**PROBLEM**
Go through the entries and say how many lines contain the string "with". The number is the whole answer.

— Start of DATA FOR THE TASK —

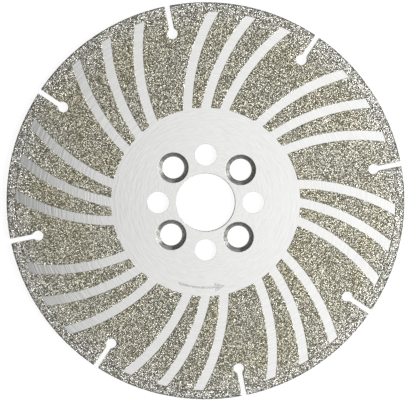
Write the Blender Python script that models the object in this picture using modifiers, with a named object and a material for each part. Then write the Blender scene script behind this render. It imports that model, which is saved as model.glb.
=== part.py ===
# Diamond grinding wheel: a flat steel core with electroplated diamond grit on both faces and round the rim.
#
# Metres, +Z up. The wheel lies flat, centred on the Z axis, with its back grit on z = 0 and its front facing up.
# Nothing on it moves: the grit is bonded to the core.

import math

import bmesh
import bpy
from mathutils import Matrix, Vector

# Wheel
WHEEL_RADIUS = 0.0762  # 6 inch wheel
CORE_THICKNESS = 0.0020
GRIT_THICKNESS = 0.00045  # 40 grit crystals, one layer deep
SEAT_GAP = 0.00005  # plating to the core's face
EDGE_GAP = 0.00015  # rim plating to the core's edge, and rim plating to the fields

# Bore and mounting holes
BORE_RADIUS = 0.0111125  # 7/8 inch arbor
BORE_CHAMFER = 0.0002
HOLE_CIRCLE_RADIUS = 0.01825
HOLE_RADIUS = 0.0042
COUNTERSINK_RADIUS = 0.0059  # 90 degree countersink
HOLES_EACH_WAY = 4
FRONT_SUNK_START = math.radians(43.2)  # first hole countersunk from the front
BACK_SUNK_START = 0.0  # first hole countersunk from the back, plain on the front

# Keyhole slots
SLOT_COUNT = 8
SLOT_START = math.radians(11.25)
SLOT_WIDTH = 0.00185
KEYHOLE_CENTRE = 0.0655
KEYHOLE_RADIUS = 0.0020
NECK_FILLET = 0.0010

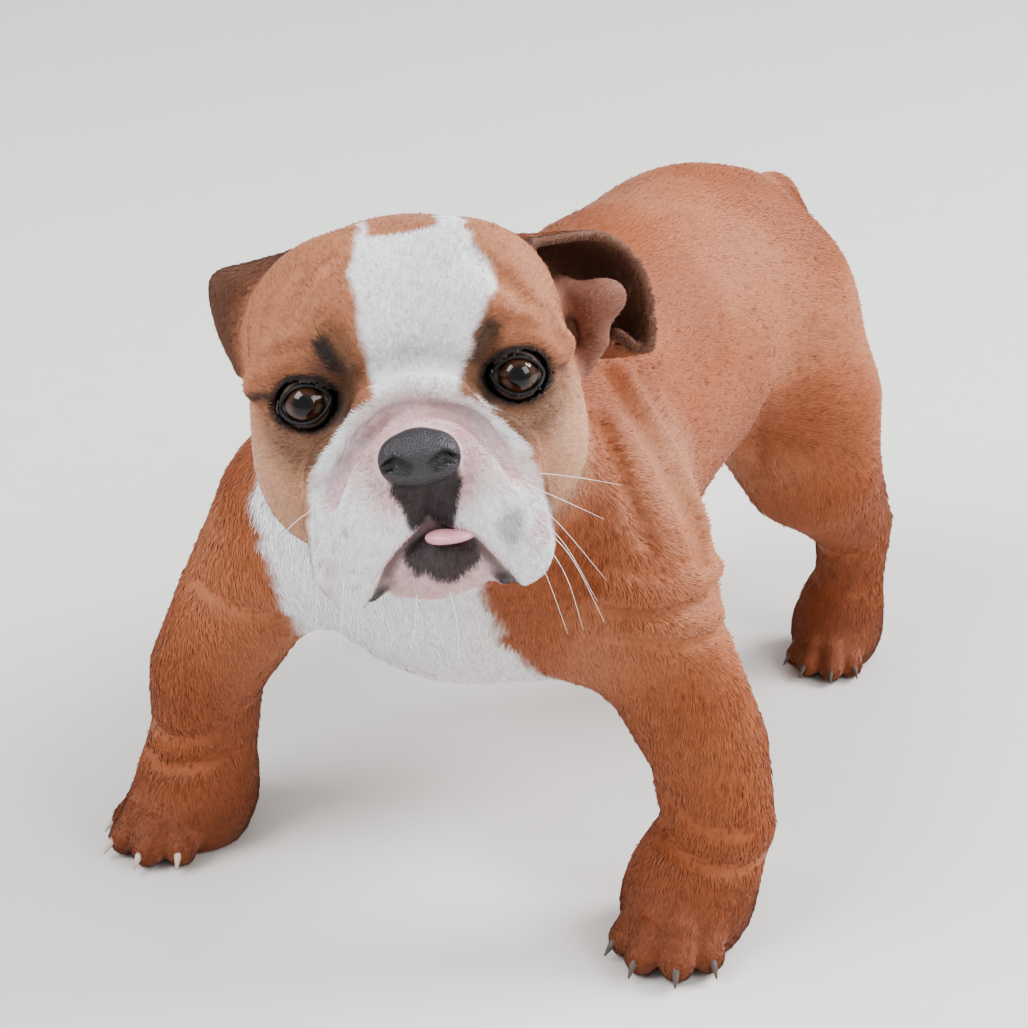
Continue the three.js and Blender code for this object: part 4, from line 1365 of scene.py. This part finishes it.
class PuppyCoat(bpy.types.Operator):
    """Lays the short tufts over the skin, in pieces by part of the body"""
    bl_idname = "puppy.coat"
    bl_label = "Coat"

    def execute(self, context):
        sizes = context.scene.puppy_sizes
        root, four, shades = tufts(SKIN["points"], SKIN["faces"], sizes, chosen_tones())
        piece_names = piece_of(root)
        material = look("short_coat")
        for name in COAT_PIECES:
            here = piece_names == name
            if not here.any():
                raise RuntimeError("no tufts fell on " + name)
            index = np.arange(here.sum())[:, None] * 4
            faces = np.concatenate([index + [0, 1, 2], index + [0, 2, 3]], 1).reshape(-1, 3)
            points, colours = four[here].reshape(-1, 3), shades[here].reshape(-1, 3)
            piece = add_piece(name, points, faces, colours, material)
            patch = np.array([[0, -0.0015], [-0.0015, 0], [0, 0.0015], [0.0015, 0]])
            at = (unwrapped(root[here], name)[:, None] + patch).reshape(-1, 2)
            layer = piece.data.uv_layers.new(name="OFBake")
            layer.data.foreach_set("uv", at[faces.ravel()].astype(np.float32).ravel())
        return {"FINISHED"}


class PuppyEyes(bpy.types.Operator):
    """Makes both eyes with pupil and iris, and the wet dark rims of their lids"""
    bl_idname = "puppy.eyes"
    bl_label = "Eyes and lids"

    def execute(self, context):
        tones = chosen_tones()
        eye, rim = look("wet_eye"), look("lid_rim")
        for s, name in ((1, "left"), (-1, "right")):
            points, faces, local = eyeball(s)
            colours = eye_colours(local, tones)
            add_piece("eyeball_" + name, from_head(points), faces, colours, eye, ["eye_" + name])
            points, faces = ring_tube(lid_route(s, 1.03, 48)[:-1], 0.75, 8)
            add_piece("lid_rim_" + name, from_head(points), faces, tones["black"] * 0.7, rim)
        return {"FINISHED"}


class PuppyNose(bpy.types.Operator):
    """Makes the nose leather with its nostrils, and the tip of the tongue"""
    bl_idname = "puppy.nose"
    bl_label = "Nose and tongue"

    def execute(self, context):
        tones = chosen_tones()
        points, faces = field_piece(nose_field, (-18, -74, -27), (18, -48, 1), 0.65)
        # Painted shade: the nostrils' hollows are darkened towards the pupil's black.
        inside = np.minimum(NOSTRILS[0](points), NOSTRILS[1](points))
        colours = mixed(tones["nose"], tones["pupil"], fade(inside, -0.2, 1.4))
        points = from_head(points)
        add_piece("nose_leather", points, faces, colours, nose_material(), ["nose"])
        points, faces = field_piece(TONGUE_TIP, (-6, -68, -50), (20, -48, -38), 0.8)
        points = from_head(points)
        add_piece("tongue_tip", points, faces, tones["tongue"], look("tongue"), ["tongue"])
        return {"FINISHED"}


class PuppyClaws(bpy.types.Operator):
    """Sets a curved claw on each toe"""
    bl_idname = "puppy.claws"
    bl_label = "Claws"

    def execute(self, context):
        tones = chosen_tones()
        points, faces, dark = claw_parts()
        points[:, 2] = np.maximum(points[:, 2], 0.3)
        colours = mixed(tones["claw_pale"], tones["claw_dark"], dark)
        add_piece("claws", points, faces, colours, look("claw_horn"))
        return {"FINISHED"}


class PuppyWhiskers(bpy.types.Operator):
    """Sets the fine whiskers on muzzle and chin"""
    bl_idname = "puppy.whiskers"
    bl_label = "Whiskers"

    def execute(self, context):
        root_radius = context.scene.puppy_sizes.whisker_width / 2
        routes = [from_head(smooth_route(stops, 7)) for stops in WHISKERS]
        parts = [swept(route, np.linspace(root_radius, 0.05, len(route)), 6) for route in routes]
        points, faces = joined(parts)
        add_piece("whiskers", points, faces, chosen_tones()["white"], look("whisker"))
        return {"FINISHED"}


class PuppyStage(bpy.types.Operator):
    """Sets the pale floor that sweeps up behind, the soft lights and the camera"""
    bl_idname = "puppy.stage"
    bl_label = "Floor, light and camera"

    def execute(self, context):
        scene = context.scene
        half_wide, bend_start, bend, top = 4.0, 2.2, 1.4, 4.5
        rows = [(t, 0.0) for t in np.linspace(-3.0, bend_start, 12)]
        for a in np.linspace(0, math.pi / 2, 24)[1:]:
            rows.append((bend_start + bend * math.sin(a), bend * (1 - math.cos(a))))
        rows.append((bend_start + bend, top))
        heading = math.radians(28)
        ahead = np.array([-math.sin(heading), math.cos(heading), 0])
        across = np.array([math.cos(heading), math.sin(heading), 0])
        points = [ahead * y + across * x + [0, 0, z] for y, z in rows for x in (-half_wide, half_wide)]
        faces = [[2 * i, 2 * i + 1, 2 * i + 3, 2 * i + 2] for i in range(len(rows) - 1)]
        mesh = bpy.data.meshes.new("floor")
        mesh.from_pydata([tuple(point) for point in points], [], faces)
        mesh.shade_smooth()
        mesh.materials.append(floor_material())
        floor = bpy.data.objects.new("floor", mesh)
        scene.collection.objects.link(floor)

        centre = placed([10, 60, 150])
        for name, away, power, size in (
            ("key_light", (-1.0, -1.5, 1.9), 44, 1.5),
            ("side_light", (1.9, -0.2, 1.3), 24, 1.3),
            ("back_light", (1.5, 1.5, 1.8), 62, 1.1),
        ):
            lamp = bpy.data.lights.new(name, "AREA")
            lamp.energy, lamp.size = power, size
            holder = bpy.data.objects.new(name, lamp)
            holder.location = centre + np.array(away)
            holder.rotation_euler = Vector(-np.array(away)).to_track_quat("-Z", "Y").to_euler()
            scene.collection.objects.link(holder)

        world = bpy.data.worlds.new("studio")
        world.use_nodes = True
        world.node_tree.nodes["Background"].inputs["Color"].default_value = (0.95, 0.97, 1.0, 1)
        world.node_tree.nodes["Background"].inputs["Strength"].default_value = 0.55
        scene.world = world

        camera = bpy.data.cameras.new("camera")
        camera.sensor_width = 36
        camera.lens = 36 * 2600 / 1028
        holder = bpy.data.objects.new("camera", camera)
        down = math.radians(25)
        look = ahead * math.cos(down) - np.array([0, 0, math.sin(down)])
        up = np.cross(across, look)
        axes = Matrix([list(row) for row in np.stack([across, up, -look], 1)]).to_4x4()
        axes.translation = Vector(placed([473.7, -837.6, 622]))
        holder.matrix_world = axes
        scene.collection.objects.link(holder)
        scene.camera = holder
        scene.view_settings.view_transform = "AgX"
        scene.view_settings.look = "AgX - Medium High Contrast"
        scene.view_settings.exposure = 0.28
        return {"FINISHED"}


PIECES = [PuppySkin, PuppyCoat, PuppyEyes, PuppyNose, PuppyClaws, PuppyWhiskers, PuppyStage]


class PuppyPanel(bpy.types.Panel):
    """Lists the puppy's pieces, sizes and colours"""
    bl_idname = "VIEW3D_PT_puppy"
    bl_label = "Bulldog puppy"
    bl_space_type = "VIEW_3D"
    bl_region_type = "UI"
    bl_category = "Puppy"

    def draw(self, context):
        for piece in PIECES:
            self.layout.operator(piece.bl_idname)
        for group in (context.scene.puppy_sizes, context.scene.puppy_tones):
            box = self.layout.box()
            for key in type(group).__annotations__:
                box.prop(group, key)


def register():
    for kind in [PuppySizes, PuppyTones, *PIECES, PuppyPanel]:
        bpy.utils.register_class(kind)
    bpy.types.Scene.puppy_sizes = bpy.props.PointerProperty(type=PuppySizes)
    bpy.types.Scene.puppy_tones = bpy.props.PointerProperty(type=PuppyTones)


def unregister():
    del bpy.types.Scene.puppy_tones
    del bpy.types.Scene.puppy_sizes
    for kind in [PuppyPanel, *PIECES[::-1], PuppyTones, PuppySizes]:
        bpy.utils.unregister_class(kind)


def main():
    register()
    for piece in PIECES:
        group, name = piece.bl_idname.split(".")
        getattr(getattr(bpy.ops, group), name)()


if __name__ == "__main__":
    main()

— End of DATA FOR THE TASK —

**RESPONSE**
5